(Records from a dataset)
——

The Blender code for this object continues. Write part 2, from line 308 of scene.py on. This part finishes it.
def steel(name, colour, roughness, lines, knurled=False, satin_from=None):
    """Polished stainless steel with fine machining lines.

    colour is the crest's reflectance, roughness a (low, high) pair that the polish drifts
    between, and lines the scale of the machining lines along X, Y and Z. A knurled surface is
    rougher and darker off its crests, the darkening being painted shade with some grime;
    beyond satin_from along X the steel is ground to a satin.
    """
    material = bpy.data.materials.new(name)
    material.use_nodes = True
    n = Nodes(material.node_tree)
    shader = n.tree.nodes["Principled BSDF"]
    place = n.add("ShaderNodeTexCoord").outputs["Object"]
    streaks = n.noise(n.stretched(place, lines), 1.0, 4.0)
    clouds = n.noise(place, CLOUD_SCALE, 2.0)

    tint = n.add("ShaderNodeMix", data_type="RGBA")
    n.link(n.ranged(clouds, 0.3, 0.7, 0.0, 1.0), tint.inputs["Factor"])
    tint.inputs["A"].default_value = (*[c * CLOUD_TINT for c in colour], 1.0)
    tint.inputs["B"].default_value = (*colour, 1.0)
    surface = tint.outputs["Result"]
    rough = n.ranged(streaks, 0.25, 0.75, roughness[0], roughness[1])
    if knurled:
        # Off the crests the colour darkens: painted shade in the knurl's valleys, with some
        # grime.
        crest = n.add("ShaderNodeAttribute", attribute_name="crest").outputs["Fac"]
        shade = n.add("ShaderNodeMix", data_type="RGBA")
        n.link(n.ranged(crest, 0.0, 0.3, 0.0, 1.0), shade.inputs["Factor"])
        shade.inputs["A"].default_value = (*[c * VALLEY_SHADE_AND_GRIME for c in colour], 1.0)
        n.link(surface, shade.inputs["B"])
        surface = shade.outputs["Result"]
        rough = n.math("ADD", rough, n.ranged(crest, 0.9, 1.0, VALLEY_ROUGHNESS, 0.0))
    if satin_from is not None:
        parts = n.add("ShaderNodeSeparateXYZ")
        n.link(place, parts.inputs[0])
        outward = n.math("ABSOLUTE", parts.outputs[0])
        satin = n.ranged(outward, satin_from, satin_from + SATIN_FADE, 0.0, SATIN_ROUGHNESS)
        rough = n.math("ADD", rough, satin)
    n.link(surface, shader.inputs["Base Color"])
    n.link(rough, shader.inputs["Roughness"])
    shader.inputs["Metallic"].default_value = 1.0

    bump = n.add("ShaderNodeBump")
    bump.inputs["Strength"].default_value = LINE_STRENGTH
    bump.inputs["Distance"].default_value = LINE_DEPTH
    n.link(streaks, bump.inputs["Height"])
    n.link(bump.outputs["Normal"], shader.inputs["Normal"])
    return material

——

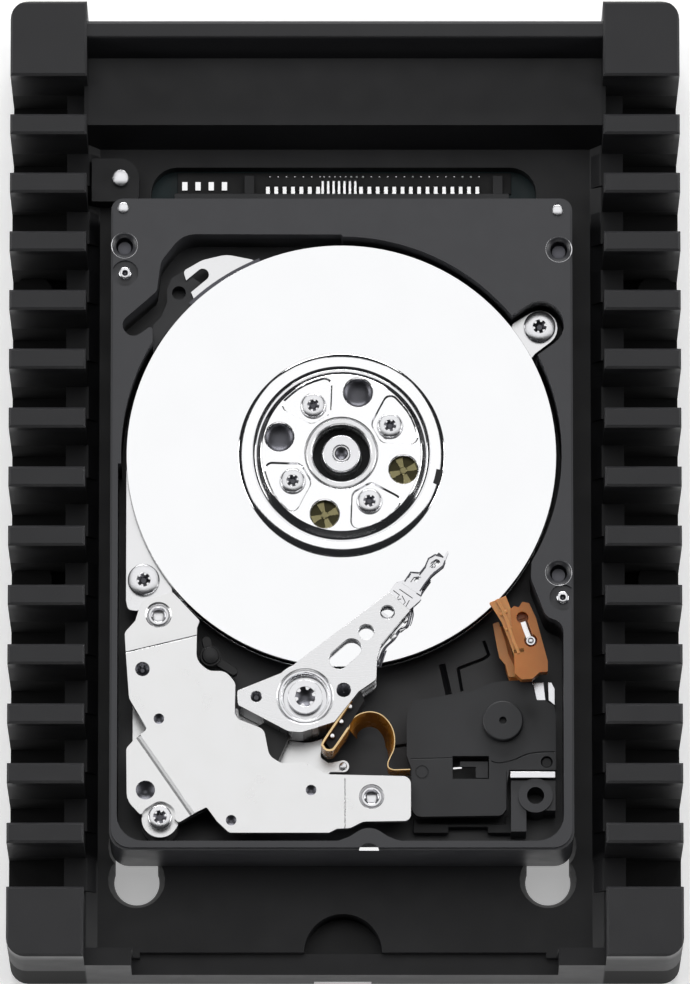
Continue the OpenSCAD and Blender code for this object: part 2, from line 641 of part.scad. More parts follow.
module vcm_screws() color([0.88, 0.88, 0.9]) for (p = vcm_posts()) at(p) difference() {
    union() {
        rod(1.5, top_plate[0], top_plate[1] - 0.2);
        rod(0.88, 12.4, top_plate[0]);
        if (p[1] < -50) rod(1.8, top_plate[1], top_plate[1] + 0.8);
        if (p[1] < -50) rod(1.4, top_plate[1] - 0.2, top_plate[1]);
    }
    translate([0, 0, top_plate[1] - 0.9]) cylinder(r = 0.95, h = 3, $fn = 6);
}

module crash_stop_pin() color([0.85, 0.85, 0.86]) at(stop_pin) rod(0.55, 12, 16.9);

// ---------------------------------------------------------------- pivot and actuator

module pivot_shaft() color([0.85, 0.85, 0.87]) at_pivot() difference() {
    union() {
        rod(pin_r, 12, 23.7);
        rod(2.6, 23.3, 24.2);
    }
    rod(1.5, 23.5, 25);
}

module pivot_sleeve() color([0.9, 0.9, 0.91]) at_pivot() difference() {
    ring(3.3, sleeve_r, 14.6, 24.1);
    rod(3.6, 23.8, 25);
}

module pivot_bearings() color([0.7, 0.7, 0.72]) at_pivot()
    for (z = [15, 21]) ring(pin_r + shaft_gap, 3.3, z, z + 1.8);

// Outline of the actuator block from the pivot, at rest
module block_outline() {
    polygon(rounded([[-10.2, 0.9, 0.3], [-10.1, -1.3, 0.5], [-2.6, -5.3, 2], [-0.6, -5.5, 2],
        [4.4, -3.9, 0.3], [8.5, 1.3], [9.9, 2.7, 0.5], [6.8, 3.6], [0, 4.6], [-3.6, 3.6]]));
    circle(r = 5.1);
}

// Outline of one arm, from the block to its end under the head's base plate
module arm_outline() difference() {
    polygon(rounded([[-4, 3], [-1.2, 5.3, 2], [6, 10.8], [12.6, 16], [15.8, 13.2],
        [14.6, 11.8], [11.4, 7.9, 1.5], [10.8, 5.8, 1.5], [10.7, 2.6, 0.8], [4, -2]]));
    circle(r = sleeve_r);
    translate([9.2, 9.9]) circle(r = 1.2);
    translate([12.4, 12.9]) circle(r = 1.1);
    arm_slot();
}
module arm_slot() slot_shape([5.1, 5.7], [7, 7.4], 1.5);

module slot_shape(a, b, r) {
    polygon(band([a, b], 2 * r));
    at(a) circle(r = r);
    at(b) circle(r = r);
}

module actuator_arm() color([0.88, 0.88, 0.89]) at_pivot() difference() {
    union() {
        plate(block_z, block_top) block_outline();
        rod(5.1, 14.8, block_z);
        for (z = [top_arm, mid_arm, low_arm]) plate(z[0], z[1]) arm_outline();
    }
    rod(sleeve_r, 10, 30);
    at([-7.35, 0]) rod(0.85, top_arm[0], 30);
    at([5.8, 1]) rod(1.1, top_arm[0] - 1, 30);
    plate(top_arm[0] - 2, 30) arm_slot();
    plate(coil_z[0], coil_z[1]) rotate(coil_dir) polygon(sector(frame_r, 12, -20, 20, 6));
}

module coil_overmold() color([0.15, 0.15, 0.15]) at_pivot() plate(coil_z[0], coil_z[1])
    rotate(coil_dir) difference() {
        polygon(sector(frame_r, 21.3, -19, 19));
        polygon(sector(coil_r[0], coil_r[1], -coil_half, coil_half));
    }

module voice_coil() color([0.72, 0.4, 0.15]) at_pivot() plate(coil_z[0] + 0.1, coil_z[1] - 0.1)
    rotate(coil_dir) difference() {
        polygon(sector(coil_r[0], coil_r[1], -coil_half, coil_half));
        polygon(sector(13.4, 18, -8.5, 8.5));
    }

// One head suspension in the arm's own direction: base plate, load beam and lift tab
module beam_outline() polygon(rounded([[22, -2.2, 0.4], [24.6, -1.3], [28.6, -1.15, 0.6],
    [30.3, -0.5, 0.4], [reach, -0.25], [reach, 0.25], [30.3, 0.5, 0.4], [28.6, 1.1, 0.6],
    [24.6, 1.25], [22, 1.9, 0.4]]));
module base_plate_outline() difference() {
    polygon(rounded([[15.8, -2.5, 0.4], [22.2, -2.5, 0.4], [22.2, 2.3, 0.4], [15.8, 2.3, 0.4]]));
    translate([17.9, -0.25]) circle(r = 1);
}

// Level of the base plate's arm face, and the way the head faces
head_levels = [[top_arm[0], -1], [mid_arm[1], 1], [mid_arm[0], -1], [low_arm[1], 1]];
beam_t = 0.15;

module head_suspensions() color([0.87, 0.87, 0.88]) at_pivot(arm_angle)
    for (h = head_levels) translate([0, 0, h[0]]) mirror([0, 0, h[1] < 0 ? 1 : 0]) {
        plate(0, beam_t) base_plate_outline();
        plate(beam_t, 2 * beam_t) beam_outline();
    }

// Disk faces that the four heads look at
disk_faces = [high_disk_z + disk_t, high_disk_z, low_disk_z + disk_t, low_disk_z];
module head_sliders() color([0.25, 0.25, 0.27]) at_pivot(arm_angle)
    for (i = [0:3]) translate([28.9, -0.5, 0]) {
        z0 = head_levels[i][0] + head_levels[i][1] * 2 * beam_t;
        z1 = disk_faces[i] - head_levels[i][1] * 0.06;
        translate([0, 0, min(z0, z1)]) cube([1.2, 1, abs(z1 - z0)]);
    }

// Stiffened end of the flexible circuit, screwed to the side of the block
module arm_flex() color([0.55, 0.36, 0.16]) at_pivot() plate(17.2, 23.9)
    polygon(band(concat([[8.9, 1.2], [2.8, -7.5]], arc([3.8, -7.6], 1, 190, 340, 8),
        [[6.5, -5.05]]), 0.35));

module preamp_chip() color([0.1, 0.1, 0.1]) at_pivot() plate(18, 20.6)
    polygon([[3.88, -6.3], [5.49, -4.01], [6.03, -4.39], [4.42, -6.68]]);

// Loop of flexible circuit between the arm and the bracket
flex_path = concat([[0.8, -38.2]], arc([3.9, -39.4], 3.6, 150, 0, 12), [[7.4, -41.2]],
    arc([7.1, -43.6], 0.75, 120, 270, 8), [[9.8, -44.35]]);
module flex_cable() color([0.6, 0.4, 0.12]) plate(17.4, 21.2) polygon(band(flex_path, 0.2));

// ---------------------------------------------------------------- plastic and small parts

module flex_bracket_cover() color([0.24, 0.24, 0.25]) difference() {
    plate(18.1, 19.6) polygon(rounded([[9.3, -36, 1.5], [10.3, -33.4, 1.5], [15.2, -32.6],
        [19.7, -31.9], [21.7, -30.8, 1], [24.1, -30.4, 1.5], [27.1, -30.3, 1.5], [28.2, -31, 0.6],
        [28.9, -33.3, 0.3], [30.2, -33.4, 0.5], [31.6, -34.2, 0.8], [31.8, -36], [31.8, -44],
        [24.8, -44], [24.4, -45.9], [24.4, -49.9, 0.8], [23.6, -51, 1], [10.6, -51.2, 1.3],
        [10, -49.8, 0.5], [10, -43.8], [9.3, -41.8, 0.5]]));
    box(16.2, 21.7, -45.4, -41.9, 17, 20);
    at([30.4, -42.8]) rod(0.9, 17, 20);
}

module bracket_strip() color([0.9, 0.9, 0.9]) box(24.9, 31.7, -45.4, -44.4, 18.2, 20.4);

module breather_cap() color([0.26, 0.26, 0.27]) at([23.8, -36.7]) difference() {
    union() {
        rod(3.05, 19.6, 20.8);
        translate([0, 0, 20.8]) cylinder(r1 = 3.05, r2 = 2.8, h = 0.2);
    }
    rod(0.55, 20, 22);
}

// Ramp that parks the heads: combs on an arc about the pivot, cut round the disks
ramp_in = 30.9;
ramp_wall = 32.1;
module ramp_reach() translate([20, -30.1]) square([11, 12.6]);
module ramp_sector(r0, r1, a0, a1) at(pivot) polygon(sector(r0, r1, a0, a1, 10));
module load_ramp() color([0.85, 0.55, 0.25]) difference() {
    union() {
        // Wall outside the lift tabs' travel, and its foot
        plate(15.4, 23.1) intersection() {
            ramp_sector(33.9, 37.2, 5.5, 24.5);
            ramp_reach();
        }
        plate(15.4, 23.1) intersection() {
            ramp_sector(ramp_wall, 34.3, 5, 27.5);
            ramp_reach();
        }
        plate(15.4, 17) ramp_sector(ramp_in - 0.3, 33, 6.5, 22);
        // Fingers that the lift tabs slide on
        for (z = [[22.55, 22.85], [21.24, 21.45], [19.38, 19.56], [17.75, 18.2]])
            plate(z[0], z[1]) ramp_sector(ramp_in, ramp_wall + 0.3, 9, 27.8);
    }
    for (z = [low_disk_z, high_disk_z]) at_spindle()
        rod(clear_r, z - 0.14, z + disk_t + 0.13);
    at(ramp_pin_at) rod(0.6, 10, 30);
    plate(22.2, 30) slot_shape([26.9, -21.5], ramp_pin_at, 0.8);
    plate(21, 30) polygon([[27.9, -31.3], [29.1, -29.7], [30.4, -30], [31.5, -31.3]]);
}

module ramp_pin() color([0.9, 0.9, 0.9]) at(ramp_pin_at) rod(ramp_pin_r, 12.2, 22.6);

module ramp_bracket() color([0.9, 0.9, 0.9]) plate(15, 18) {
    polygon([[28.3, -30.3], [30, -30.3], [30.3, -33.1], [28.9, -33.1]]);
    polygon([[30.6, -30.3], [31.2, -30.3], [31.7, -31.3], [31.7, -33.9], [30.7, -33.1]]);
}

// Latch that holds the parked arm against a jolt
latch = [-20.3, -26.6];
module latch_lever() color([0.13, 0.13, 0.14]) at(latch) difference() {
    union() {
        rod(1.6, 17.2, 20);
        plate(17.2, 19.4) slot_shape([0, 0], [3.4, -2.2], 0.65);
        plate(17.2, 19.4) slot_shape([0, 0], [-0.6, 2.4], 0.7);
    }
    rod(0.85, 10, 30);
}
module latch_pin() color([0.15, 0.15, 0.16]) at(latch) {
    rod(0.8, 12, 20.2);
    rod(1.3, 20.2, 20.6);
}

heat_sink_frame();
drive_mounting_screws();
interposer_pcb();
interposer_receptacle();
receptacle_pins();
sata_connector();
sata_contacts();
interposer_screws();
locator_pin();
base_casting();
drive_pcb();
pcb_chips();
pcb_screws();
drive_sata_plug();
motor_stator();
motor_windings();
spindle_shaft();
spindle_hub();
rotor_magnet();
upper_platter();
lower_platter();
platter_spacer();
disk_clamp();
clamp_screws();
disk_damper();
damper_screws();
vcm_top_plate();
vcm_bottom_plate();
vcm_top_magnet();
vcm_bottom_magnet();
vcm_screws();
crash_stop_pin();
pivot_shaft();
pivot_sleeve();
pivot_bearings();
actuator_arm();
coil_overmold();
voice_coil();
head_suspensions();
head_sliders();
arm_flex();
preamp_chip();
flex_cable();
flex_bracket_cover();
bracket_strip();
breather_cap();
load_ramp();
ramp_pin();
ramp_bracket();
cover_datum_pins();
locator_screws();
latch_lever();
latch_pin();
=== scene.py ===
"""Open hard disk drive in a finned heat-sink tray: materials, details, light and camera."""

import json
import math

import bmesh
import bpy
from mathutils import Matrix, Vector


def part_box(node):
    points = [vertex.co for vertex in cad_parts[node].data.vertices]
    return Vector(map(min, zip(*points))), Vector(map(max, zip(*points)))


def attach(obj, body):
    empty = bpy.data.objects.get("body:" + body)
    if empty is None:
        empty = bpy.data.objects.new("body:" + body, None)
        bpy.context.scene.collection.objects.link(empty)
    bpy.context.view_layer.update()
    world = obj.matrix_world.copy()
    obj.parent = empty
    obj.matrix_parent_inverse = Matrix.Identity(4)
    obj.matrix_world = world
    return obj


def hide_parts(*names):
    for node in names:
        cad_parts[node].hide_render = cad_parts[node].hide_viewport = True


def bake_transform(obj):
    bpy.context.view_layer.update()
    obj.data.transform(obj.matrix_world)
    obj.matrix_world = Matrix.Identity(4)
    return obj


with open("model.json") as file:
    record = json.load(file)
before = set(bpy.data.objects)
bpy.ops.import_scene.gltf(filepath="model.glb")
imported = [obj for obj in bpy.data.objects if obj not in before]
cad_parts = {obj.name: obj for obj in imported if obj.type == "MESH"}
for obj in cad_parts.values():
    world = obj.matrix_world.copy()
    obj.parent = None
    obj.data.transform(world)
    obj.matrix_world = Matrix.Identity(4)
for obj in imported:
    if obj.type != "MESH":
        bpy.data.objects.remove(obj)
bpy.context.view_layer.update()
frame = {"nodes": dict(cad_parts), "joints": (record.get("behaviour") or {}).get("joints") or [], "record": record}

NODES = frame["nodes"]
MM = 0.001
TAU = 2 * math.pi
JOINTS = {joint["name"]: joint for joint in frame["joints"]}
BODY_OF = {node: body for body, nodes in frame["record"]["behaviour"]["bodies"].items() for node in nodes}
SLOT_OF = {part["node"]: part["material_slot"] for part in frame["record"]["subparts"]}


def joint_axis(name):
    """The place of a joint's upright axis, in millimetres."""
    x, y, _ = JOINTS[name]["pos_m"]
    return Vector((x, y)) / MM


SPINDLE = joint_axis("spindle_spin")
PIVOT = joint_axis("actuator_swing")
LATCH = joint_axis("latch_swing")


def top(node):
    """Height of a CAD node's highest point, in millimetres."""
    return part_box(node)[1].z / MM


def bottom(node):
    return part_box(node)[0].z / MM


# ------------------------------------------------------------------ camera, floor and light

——

Give the exact lines, and only those, from the line containing "heat_sink_frame();" through the line containing "imported = [obj" in the entries above.

**Answer for the task**
heat_sink_frame();
drive_mounting_screws();
interposer_pcb();
interposer_receptacle();
receptacle_pins();
sata_connector();
sata_contacts();
interposer_screws();
locator_pin();
base_casting();
drive_pcb();
pcb_chips();
pcb_screws();
drive_sata_plug();
motor_stator();
motor_windings();
spindle_shaft();
spindle_hub();
rotor_magnet();
upper_platter();
lower_platter();
platter_spacer();
disk_clamp();
clamp_screws();
disk_damper();
damper_screws();
vcm_top_plate();
vcm_bottom_plate();
vcm_top_magnet();
vcm_bottom_magnet();
vcm_screws();
crash_stop_pin();
pivot_shaft();
pivot_sleeve();
pivot_bearings();
actuator_arm();
coil_overmold();
voice_coil();
head_suspensions();
head_sliders();
arm_flex();
preamp_chip();
flex_cable();
flex_bracket_cover();
bracket_strip();
breather_cap();
load_ramp();
ramp_pin();
ramp_bracket();
cover_datum_pins();
locator_screws();
latch_lever();
latch_pin();
=== scene.py ===
"""Open hard disk drive in a finned heat-sink tray: materials, details, light and camera."""

import json
import math

import bmesh
import bpy
from mathutils import Matrix, Vector


def part_box(node):
    points = [vertex.co for vertex in cad_parts[node].data.vertices]
    return Vector(map(min, zip(*points))), Vector(map(max, zip(*points)))


def attach(obj, body):
    empty = bpy.data.objects.get("body:" + body)
    if empty is None:
        empty = bpy.data.objects.new("body:" + body, None)
        bpy.context.scene.collection.objects.link(empty)
    bpy.context.view_layer.update()
    world = obj.matrix_world.copy()
    obj.parent = empty
    obj.matrix_parent_inverse = Matrix.Identity(4)
    obj.matrix_world = world
    return obj


def hide_parts(*names):
    for node in names:
        cad_parts[node].hide_render = cad_parts[node].hide_viewport = True


def bake_transform(obj):
    bpy.context.view_layer.update()
    obj.data.transform(obj.matrix_world)
    obj.matrix_world = Matrix.Identity(4)
    return obj


with open("model.json") as file:
    record = json.load(file)
before = set(bpy.data.objects)
bpy.ops.import_scene.gltf(filepath="model.glb")
imported = [obj for obj in bpy.data.objects if obj not in before]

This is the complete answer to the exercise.